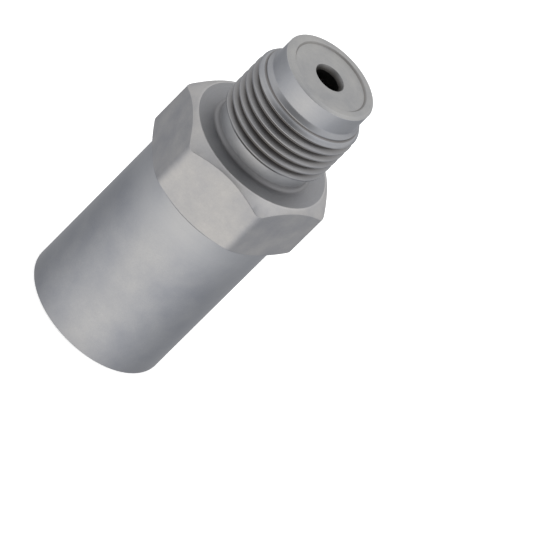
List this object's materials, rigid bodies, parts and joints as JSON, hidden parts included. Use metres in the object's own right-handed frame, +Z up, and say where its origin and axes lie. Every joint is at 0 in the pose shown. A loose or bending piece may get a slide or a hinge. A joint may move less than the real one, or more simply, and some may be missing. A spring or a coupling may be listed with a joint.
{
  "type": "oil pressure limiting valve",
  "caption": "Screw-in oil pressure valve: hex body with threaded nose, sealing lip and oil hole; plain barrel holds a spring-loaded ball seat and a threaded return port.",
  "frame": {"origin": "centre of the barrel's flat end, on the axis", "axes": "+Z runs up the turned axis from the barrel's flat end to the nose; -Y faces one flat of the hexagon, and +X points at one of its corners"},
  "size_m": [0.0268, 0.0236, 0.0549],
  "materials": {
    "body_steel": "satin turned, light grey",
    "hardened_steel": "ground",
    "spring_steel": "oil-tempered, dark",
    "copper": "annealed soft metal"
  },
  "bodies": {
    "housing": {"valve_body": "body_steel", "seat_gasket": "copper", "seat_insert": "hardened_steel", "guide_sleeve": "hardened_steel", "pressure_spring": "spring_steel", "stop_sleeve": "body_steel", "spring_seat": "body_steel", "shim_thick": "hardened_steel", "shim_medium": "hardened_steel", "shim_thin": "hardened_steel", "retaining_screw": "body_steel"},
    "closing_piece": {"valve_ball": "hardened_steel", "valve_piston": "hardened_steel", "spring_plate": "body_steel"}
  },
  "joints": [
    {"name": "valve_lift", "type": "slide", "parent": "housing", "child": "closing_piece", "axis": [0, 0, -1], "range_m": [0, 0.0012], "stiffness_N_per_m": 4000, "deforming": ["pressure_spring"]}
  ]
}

- - - -

EXERCISE INSTRUCTIONS: Pick each line holding the word "frame" out of the listing.

ANSWER:
List this object's materials, rigid bodies, parts and joints as JSON, hidden parts included. Use metres in the object's own right-handed frame, +Z up, and say where its origin and axes lie. Every joint is at 0 in the pose shown. A loose or bending piece may get a slide or a hinge. A joint may move less than the real one, or more simply, and some may be missing. A spring or a coupling may be listed with a joint.
  "frame": {"origin": "centre of the barrel's flat end, on the axis", "axes": "+Z runs up the turned axis from the barrel's flat end to the nose; -Y faces one flat of the hexagon, and +X points at one of its corners"},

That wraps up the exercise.